What the exercise asks:
Examine the records and identify each line that includes the string "this". Copy those lines.

[begin Data supplied]

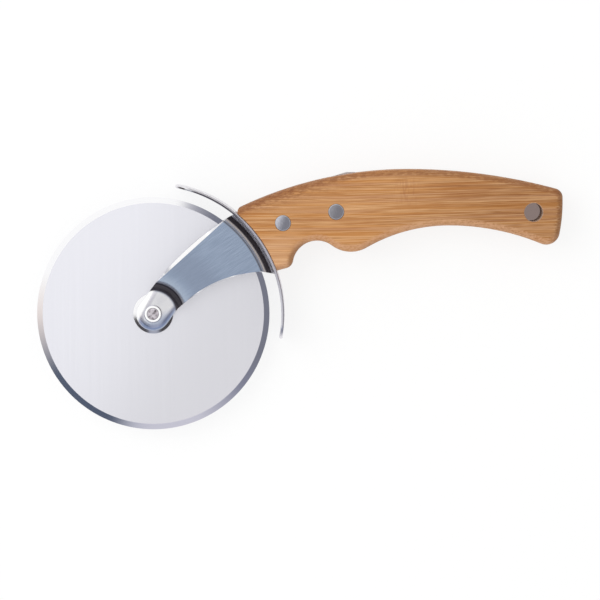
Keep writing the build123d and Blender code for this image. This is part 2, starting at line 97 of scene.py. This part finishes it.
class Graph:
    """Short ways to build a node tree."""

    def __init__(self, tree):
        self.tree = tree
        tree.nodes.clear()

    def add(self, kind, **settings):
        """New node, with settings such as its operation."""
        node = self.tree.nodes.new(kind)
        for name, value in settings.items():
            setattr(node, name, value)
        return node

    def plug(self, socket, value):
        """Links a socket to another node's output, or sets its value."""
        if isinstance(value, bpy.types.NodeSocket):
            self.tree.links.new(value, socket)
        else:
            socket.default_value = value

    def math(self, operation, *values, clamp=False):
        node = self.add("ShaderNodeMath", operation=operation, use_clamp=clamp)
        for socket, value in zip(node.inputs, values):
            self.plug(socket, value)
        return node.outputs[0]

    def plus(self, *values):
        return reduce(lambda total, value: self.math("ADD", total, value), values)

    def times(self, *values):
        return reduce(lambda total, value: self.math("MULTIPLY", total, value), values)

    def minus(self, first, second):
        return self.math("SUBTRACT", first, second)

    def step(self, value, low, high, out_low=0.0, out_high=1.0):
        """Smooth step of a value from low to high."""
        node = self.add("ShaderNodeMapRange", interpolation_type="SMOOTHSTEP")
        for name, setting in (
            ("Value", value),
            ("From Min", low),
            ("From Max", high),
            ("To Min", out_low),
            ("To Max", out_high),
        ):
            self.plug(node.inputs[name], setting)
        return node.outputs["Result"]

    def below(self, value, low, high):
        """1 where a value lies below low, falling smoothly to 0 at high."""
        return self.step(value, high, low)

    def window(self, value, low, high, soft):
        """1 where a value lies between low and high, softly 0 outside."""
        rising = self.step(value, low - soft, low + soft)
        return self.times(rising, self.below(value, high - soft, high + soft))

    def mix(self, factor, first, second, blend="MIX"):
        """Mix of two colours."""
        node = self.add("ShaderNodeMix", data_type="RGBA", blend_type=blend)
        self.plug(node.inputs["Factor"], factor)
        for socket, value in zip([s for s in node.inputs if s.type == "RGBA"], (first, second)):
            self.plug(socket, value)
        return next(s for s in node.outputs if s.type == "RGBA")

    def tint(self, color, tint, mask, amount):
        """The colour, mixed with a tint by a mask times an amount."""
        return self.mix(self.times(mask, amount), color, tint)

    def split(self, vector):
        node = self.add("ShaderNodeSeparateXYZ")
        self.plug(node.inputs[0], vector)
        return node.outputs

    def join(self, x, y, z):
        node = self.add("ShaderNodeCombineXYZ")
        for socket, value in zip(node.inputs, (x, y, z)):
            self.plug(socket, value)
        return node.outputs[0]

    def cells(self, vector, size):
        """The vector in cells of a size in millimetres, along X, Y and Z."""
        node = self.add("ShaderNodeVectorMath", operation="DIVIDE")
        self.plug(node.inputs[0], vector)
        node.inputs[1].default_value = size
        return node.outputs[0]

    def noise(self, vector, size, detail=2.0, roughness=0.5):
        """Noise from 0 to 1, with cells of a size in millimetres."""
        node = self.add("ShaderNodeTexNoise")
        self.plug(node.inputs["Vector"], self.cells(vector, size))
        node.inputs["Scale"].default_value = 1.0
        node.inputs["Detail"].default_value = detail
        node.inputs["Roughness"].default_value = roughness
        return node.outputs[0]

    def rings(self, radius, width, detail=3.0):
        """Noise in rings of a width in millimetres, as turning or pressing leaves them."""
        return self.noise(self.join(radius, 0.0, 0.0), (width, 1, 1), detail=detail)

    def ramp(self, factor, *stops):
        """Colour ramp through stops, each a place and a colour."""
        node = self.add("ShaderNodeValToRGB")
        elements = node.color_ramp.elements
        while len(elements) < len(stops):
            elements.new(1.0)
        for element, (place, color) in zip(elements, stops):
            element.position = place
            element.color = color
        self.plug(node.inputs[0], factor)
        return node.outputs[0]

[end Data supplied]
[begin Data supplied]

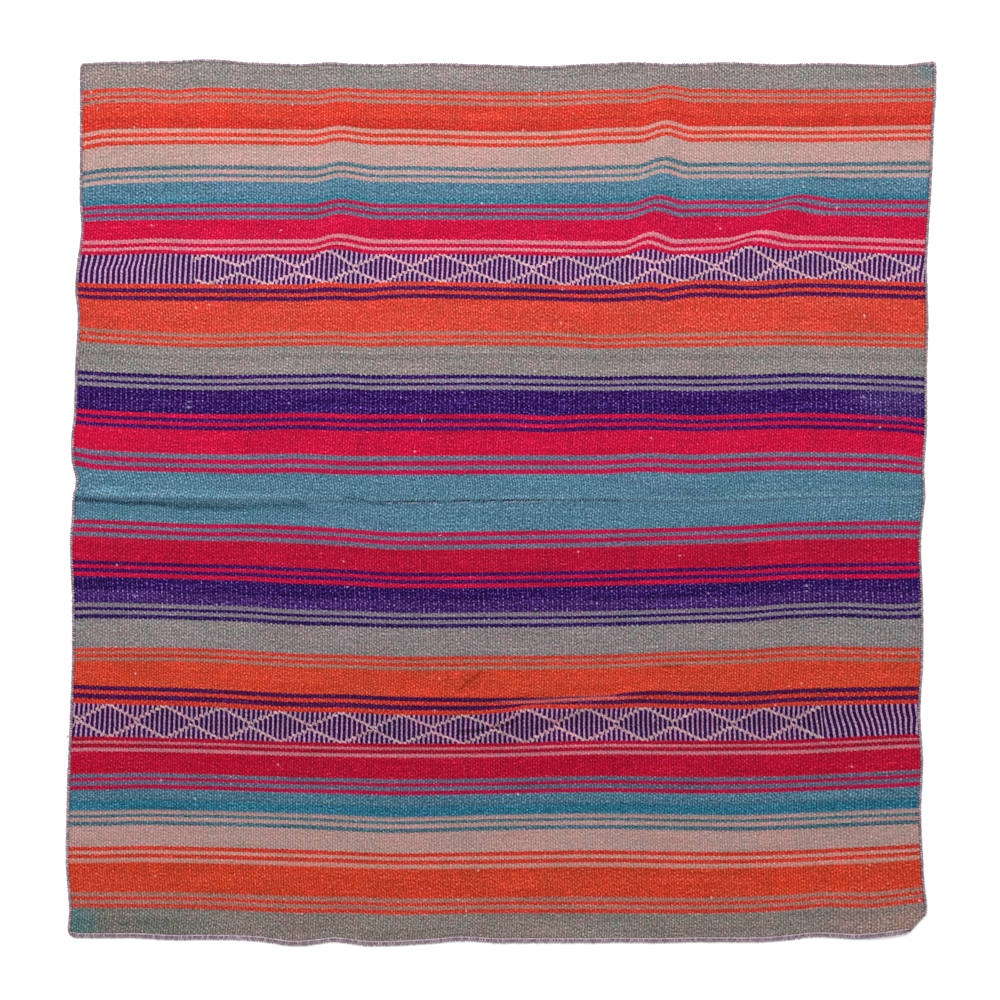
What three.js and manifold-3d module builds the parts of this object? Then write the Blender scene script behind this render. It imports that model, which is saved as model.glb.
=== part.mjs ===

[end Data supplied]

Exercise output:
Keep writing the build123d and Blender code for this image. This is part 2, starting at line 97 of scene.py. This part finishes it.
What three.js and manifold-3d module builds the parts of this object? Then write the Blender scene script behind this render. It imports that model, which is saved as model.glb.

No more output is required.